A new study conducted by researchers at Soonchunhyang University College of Medicine suggests that COVID-19 positive individuals possess similar levels of the pathogen in their nose, throat, and lungs whether they exhibit symptoms or not.
The study published in JAMA Internal Medicine is evidence that asymptomatic carriers can spread COVID-19.
Prior to the publishing of the paper, experts only had inferring asymptomatic spread when people contract the virus without contact with a known carrier to rely on.
Seungjae Lee and the researchers examined swabs taken between March 6 and March 26 from 303 people isolated at a center in Cheonan after an outbreak among a religious group in another city.
The group consisted of ages 22 to 36 and two-thirds were women, 193 were symptomatic and 110 were asymptomatic.
89 percent of those who were originally asymptomatic never developed any symptoms which amount to about 30 percent of the total.
The results show how many of the infected are truly asymptomatic rather than merely “presymptomatic,” that has caused constant confusion.
The subjects were sampled at regular levels following 8 days of isolation. The samples then showed comparable values of the virus’ genetic material from the upper and lower airways.
The average time taken to the subjects to test negative was less for asymptomatic patients compared with symptomatic: 17 and 19.5 days, respectively.
The authors said that the findings “offer biological plausibility” to reports of asymptomatic transmission.
They also pointed out that the research only examined the amount of viral genetic material present but did not further assess subjects on whether that translated to the spread of the infectious virus.
Health Undersecretary Maria Rosario Vergeire said that recent studies prove “pre-symptomatic” virus transmission is possible.
“Experts have been saying in this recent evidence that presymptomatic transmission really occurs,” Vergeire said.

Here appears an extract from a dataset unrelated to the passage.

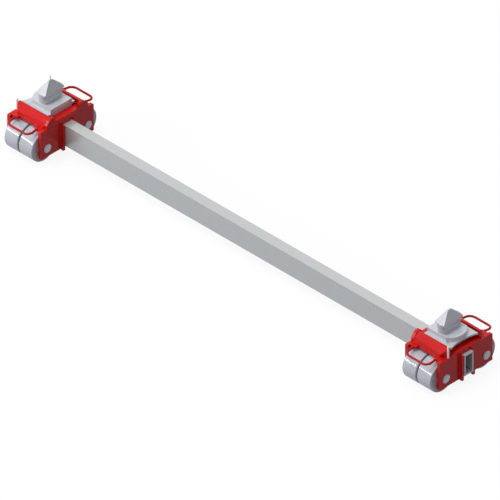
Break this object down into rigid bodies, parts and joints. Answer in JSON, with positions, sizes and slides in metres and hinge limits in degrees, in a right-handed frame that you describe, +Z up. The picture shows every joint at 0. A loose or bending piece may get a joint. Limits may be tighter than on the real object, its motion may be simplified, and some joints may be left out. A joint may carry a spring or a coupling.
{
  "type": "container skate spreader beam",
  "caption": "Pair of roller skates with twist cones for container corners, joined by a rectangular spreader beam.",
  "frame": {"origin": "on the floor, midway between the two skates", "axes": "+X along the beam, +Y the rolling direction, +Z up"},
  "size_m": [2.485, 0.3844, 0.327],
  "materials": {
    "red_paint": "gloss",
    "handle_paint": "gloss",
    "beam_steel": "satin grey",
    "adapter_steel": "satin grey",
    "axle_steel": "turned",
    "zinc_steel": "zinc plated",
    "polished_steel": "polished",
    "bearing_bronze": "machined",
    "roller_nylon": "smooth"
  },
  "bodies": {
    "beam": {"beam": "beam_steel"},
    "left_skate": {"left_inner_side_plate": "red_paint", "left_outer_side_plate": "red_paint", "left_deck": "red_paint", "left_front_cover": "red_paint", "left_rear_cover": "red_paint", "left_guide_strips": "red_paint", "left_beam_saddle": "red_paint", "left_clamp_screws": "zinc_steel", "left_front_handle": "handle_paint", "left_rear_handle": "handle_paint", "left_front_axle": "axle_steel", "left_rear_axle": "axle_steel", "left_axle_rings": "zinc_steel", "left_axle_spacers": "zinc_steel", "left_pedestal": "adapter_steel", "left_adapter_plate": "adapter_steel", "left_adapter_bolts": "zinc_steel", "left_lock_pin": "polished_steel", "left_seat": "adapter_steel"},
    "left_twist_cone": {"left_cone": "adapter_steel", "left_cone_nut": "zinc_steel", "left_tip_pin": "zinc_steel"},
    "left_front_inner_wheel": {"left_front_inner_roller": "roller_nylon", "left_front_bearings_inner": "bearing_bronze"},
    "left_front_outer_wheel": {"left_front_outer_roller": "roller_nylon", "left_front_bearings_outer": "bearing_bronze"},
    "left_rear_inner_wheel": {"left_rear_inner_roller": "roller_nylon", "left_rear_bearings_inner": "bearing_bronze"},
    "left_rear_outer_wheel": {"left_rear_outer_roller": "roller_nylon", "left_rear_bearings_outer": "bearing_bronze"},
    "right_skate": {"right_inner_side_plate": "red_paint", "right_outer_side_plate": "red_paint", "right_deck": "red_paint", "right_front_cover": "red_paint", "right_rear_cover": "red_paint", "right_guide_strips": "red_paint", "right_beam_saddle": "red_paint", "right_clamp_screws": "zinc_steel", "right_front_handle": "handle_paint", "right_rear_handle": "handle_paint", "right_front_axle": "axle_steel", "right_rear_axle": "axle_steel", "right_axle_rings": "zinc_steel", "right_axle_spacers": "zinc_steel", "right_pedestal": "adapter_steel", "right_adapter_plate": "adapter_steel", "right_adapter_bolts": "zinc_steel", "right_lock_pin": "polished_steel", "right_seat": "adapter_steel"},
    "right_twist_cone": {"right_cone": "adapter_steel", "right_cone_nut": "zinc_steel"},
    "right_front_inner_wheel": {"right_front_inner_roller": "roller_nylon", "right_front_bearings_inner": "bearing_bronze"},
    "right_front_outer_wheel": {"right_front_outer_roller": "roller_nylon", "right_front_bearings_outer": "bearing_bronze"},
    "right_rear_inner_wheel": {"right_rear_inner_roller": "roller_nylon", "right_rear_bearings_inner": "bearing_bronze"},
    "right_rear_outer_wheel": {"right_rear_outer_roller": "roller_nylon", "right_rear_bearings_outer": "bearing_bronze"}
  },
  "joints": [
    {"name": "left_skate_slide", "type": "slide", "parent": "beam", "child": "left_skate", "axis": [1, 0, 0], "range_m": [-0.01, 0.6]},
    {"name": "left_cone_turn", "type": "hinge", "parent": "left_skate", "child": "left_twist_cone", "pos_m": [-1.1295, 0, 0.24], "axis": [0, 0, 1], "range_deg": [0, 90]},
    {"name": "left_front_inner_roll", "type": "hinge", "parent": "left_skate", "child": "left_front_inner_wheel", "pos_m": [-1.088, -0.115, 0.07], "axis": [1, 0, 0], "continuous": true},
    {"name": "left_front_outer_roll", "type": "hinge", "parent": "left_skate", "child": "left_front_outer_wheel", "pos_m": [-1.171, -0.115, 0.07], "axis": [1, 0, 0], "continuous": true},
    {"name": "left_rear_inner_roll", "type": "hinge", "parent": "left_skate", "child": "left_rear_inner_wheel", "pos_m": [-1.088, 0.115, 0.07], "axis": [1, 0, 0], "continuous": true},
    {"name": "left_rear_outer_roll", "type": "hinge", "parent": "left_skate", "child": "left_rear_outer_wheel", "pos_m": [-1.171, 0.115, 0.07], "axis": [1, 0, 0], "continuous": true},
    {"name": "right_skate_slide", "type": "slide", "parent": "beam", "child": "right_skate", "axis": [-1, 0, 0], "range_m": [-0.01, 0.6]},
    {"name": "right_cone_turn", "type": "hinge", "parent": "right_skate", "child": "right_twist_cone", "pos_m": [1.1295, 0, 0.24], "axis": [0, 0, 1], "range_deg": [0, 90]},
    {"name": "right_front_inner_roll", "type": "hinge", "parent": "right_skate", "child": "right_front_inner_wheel", "pos_m": [1.088, -0.115, 0.07], "axis": [1, 0, 0], "continuous": true},
    {"name": "right_front_outer_roll", "type": "hinge", "parent": "right_skate", "child": "right_front_outer_wheel", "pos_m": [1.171, -0.115, 0.07], "axis": [1, 0, 0], "continuous": true},
    {"name": "right_rear_inner_roll", "type": "hinge", "parent": "right_skate", "child": "right_rear_inner_wheel", "pos_m": [1.088, 0.115, 0.07], "axis": [1, 0, 0], "continuous": true},
    {"name": "right_rear_outer_roll", "type": "hinge", "parent": "right_skate", "child": "right_rear_outer_wheel", "pos_m": [1.171, 0.115, 0.07], "axis": [1, 0, 0], "continuous": true}
  ]
}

If what the DOH claimed is true, then a person infected with COVID-19 can infect others during the 1-3 days of infection where the viral load is at its peak, even without experiencing symptoms.
“May mga ebidensya na transmission occurs from patients who are lab-positive for COVID-19 but have no symptoms yet, or report that they have no symptoms but have very mild symptoms,” she added.
The DOH previously announced that there is no evidence that suggests asymptomatic people can infect others.
Further, the Scientists Unite Against COVID-19, an alliance of concerned citizens, organizations, and other citizens who aim for mass testing in the Philippines, posted a “fact check” on their Facebook page regarding the COVID-19 transmission.
They stated that both pre-symptomatics and asymptomatics are contagious.
“As early as February, pre-symptomatic transmission was reported in China,” they said.
“One study estimates that pre-symptomatic cases may account for 44% of transmission, meaning almost half of the infections occurred before the patient developed symptoms” they added.
Asymptomatic people are hard to trace which is why these “silent spreaders” can easily transmit the disease to others.
Thus, the above-mentioned alliance promotes mass testing in the country as they believe it is the best way to identify most of the asymptomatics.
“We need to INCREASE our testing capacity for proactive mass testing: we should actively and quickly find and isolate asymptomatic or pre-symptomatic carriers among people with exposure such as traced contacts, frontline healthcare workers, and high-risk communities,” they said.